Meet The Sloths (2013)
Meet The Sloths is a documentary that follows a sloth sanctuary in Costa Rica; it was edited by Lucy Cooke.
This documentary doesn’t take itself too seriously and this is shown via the comical musical choices and humorous voiceover. An example of this is when the narrator is claiming a sloth is ‘making a run for it’; paired with the footage of the moving sloth with close-ups of its stretching limbs and comical music, this scene is amusing and interesting to watch.
In another attempt to make this funny, the edit uses effects such as white vignettes over some images, to make the sloths look ‘attractive’ for example, as the narrator and the footage show a mating decision. Unlike the previous techniques, this just looks too obvious and a tad juvenile when just adding funny music and cutting it quickly to the music works just as well. There are also a lot of transitions, such as wipes and fades, but never used consistently enough to be considered part of the style and this inconsistency is sometimes difficult to watch as the sudden transition breaks the audience’s focus.
There is an obvious lack of coverage in the series, as there are often recycled pieces of footage, such as a sloth hanging off a wire fence or a pan of the forest canopy. While these clips are good to use to fill a gap in the edit where the voiceover can’t be trimmed but there’s no relevant footage, seeing the same three clips over again just shows the lack of coverage obviously and suggests that this edit was difficult to find content for.
There are quite a few serious moments in this documentary, such as the death of sloths or dangerous rescues of babies; to juxtapose these previous elements of comedy, the edit features much heavier music with a more constant beat and the shots vary little during these scenes so the audience can get fully invested in the scene without their focus being shifted by a shot change.

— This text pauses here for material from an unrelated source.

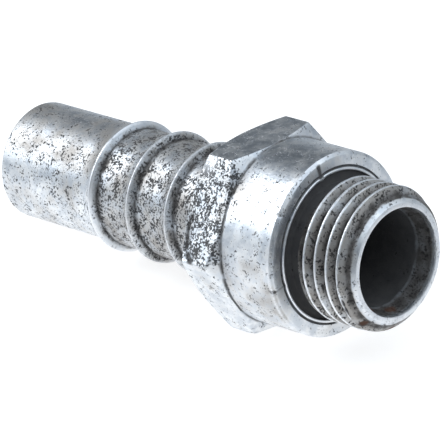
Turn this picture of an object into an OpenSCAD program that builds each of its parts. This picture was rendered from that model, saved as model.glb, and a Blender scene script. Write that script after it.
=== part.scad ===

Due to the documentary covering an entire year in the life of the sanctuary, and the fact that sloths aren’t the fastest of creatures to film or edit, time lapses are used several times. One example is when one volunteer was testing the speed of the sloths, and considering no one would want to watch a sloth try and find its way out of a chalk circle in real time, the edit uses a time lapse so that the audience still see the results of the experiment, but it doesn’t waste time in the edit nor loses the audience’s attention.
Each episode tended to pick two focuses, such as two sloths, or two subjects and cut between the two, using shots of the surrounding fauna or shots of sloths interacting with their habitat as a ‘break’ before changing topic. This often worked well so that the audience wouldn’t be confused by an abrupt subject change and they also got to see more about the location of the sanctuary.
The sound of the edit was obviously levelled so that music isn’t overpowering the dialogue and audio of the people in the documentary. The narrator was levelled well so that her voice was never too loud. There were moments, such as the audio on the sloths’ mating call, that must’ve peaked while recording due to them being so loud. They haven’t been levelled as well as they could have been, as the sound is still very loud and piercing and while this could be in the intention of the editor, so that the audience get an impression of how the volunteers feel, it is disruptive to the edit and uncomfortable to listen to.
Overall, this documentary has a lot of interesting content, but the edit, due to its use of effects and random transitions, feels a little juvenile and unprofessional. It does, however, make it amusing and the humour is a compelling reason to keep watching and the interesting variation of shots make the documentary enjoyable and worth watching.